To much of the world, Obama seemed to be again talking loudly while carrying a twig. Certainly, lecturing Russia about its dismal human rights policies and destabilizing foreign policy, while appearing averse to confrontation, may have earned Putin’s contempt, inspiring him to needle and embarrass Obama wherever and whenever possible.

By 2016, fairly or not, the Obama reset narrative itself had once again been fully reset. Putin was now deemed a bad seed, a roguish threat just as George W. Bush said he was in 2008. Reset had utterly failed, but the reasons for its demise were now declared to be different and largely due to Putin. After being given a chance by Obama to reform and become a good international citizen, he had chosen to take a different and more aggressive and destructive course. In Obama’s revisionist narrative, Bush blew reset #1, but Putin blew reset #2.

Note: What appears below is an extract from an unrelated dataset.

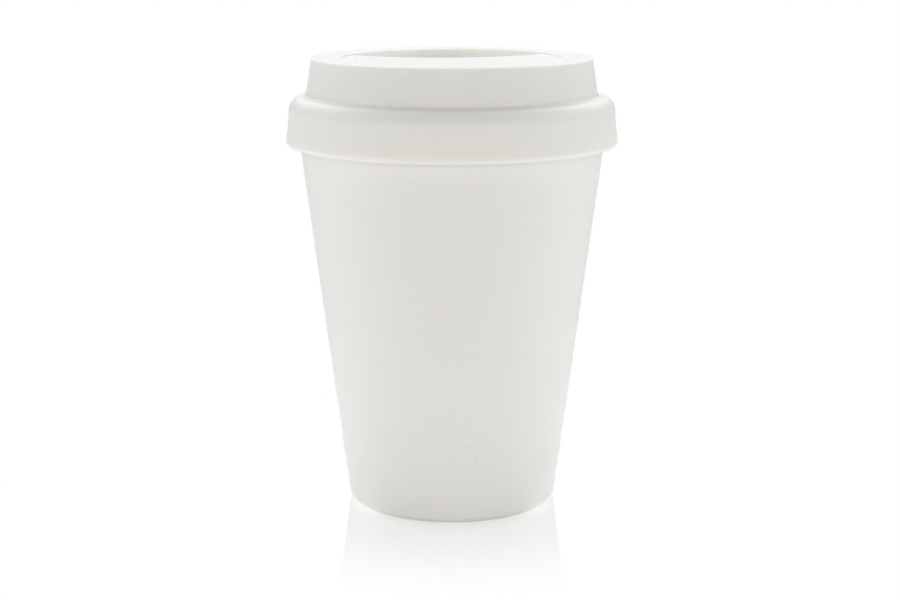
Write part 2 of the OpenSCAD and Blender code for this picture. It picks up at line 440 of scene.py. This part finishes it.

Note that Putin acted aggressively first in 2008 when his former friend and once-ascendant Bush had become an unpopular lame-duck president, and then again throughout 2014 after his second reset partner Obama had been embarrassed in Syria, abruptly fled Iraq, was flummoxed by the Libyan and Benghazi misadventures, and was heading toward another midterm defeat.

Enter Donald Trump into this reset drama. Where do we go from here with the President-elect?

Trump is a Jacksonian realist and will probably resist caricaturing Putin the way Obama did and delivering sermons on human rights. As a profit-seeking businessman, he will likely try to cut a deal with the Russians that seeks common interests in a dangerous, cynical world.

What would such horse-trading entail? Trump may likely emphasize Russia’s commonalities with the West, mutual antipathy for radical Islamism, a shared desire to end jihadist terrorism, similar irritation with politically correct sermonizing, and common Christian affinities. Trump might grant that a free Syria is now mostly a dead letter—and that the possibility of a viable third-way alternative to ISIS and Assad was long ago undermined by faux red lines and American inaction, and then consumed in the Syrian holocaust. Trump would hope that Putin would drop further designs on former Soviet territory. He might even seek to woo Putin away from Iran, reminding him that Russia has enough nuclear adversaries and rivals—China, North Korea, Pakistan, U.S. bases—near or on its borders to worry about. Planned increases in energy production and export, beefing up the U.S. military, and deregulating the American economy might give Trump some additional material leverage that Obama lacked when dealing with Putin.

No doubt Trump assumes that his pro-American nationalism will resonate with a nationalist Putin as well. Unspoken is Trump’s likely realpolitik assumption that Russia’s war on human rights within its own borders is unfortunate, but largely out of America’s hands. In any case, faulting Russia in general and Putin in particular for atrocious human rights, while diminishing U.S. hard power and influence, has not proven in the past to offer much leverage on Putin, especially for any president struggling with disapproval at home and disdain abroad.

In sum, Trump will likely argue that as two strong powers led by proud leaders, Russia’s Putin and his America have agendas that need not be mutually exclusive, at least to the point of colliding in war. Whether this third reset will deter Putin from the Baltic states or from allowing a nuclear Iran to lord over the Middle East is an open question. What is not is that Trump, like George W. Bush’s eye-gazing in 2001 and Barack Obama’s plastic red button in 2009, will seek some sort of understanding with Vladimir Putin—albeit with far less idealistic expectations than his sometimes starry-eyed predecessors. But like his predecessors, Trump believes that he alone has the proper formula and temperament to make it work.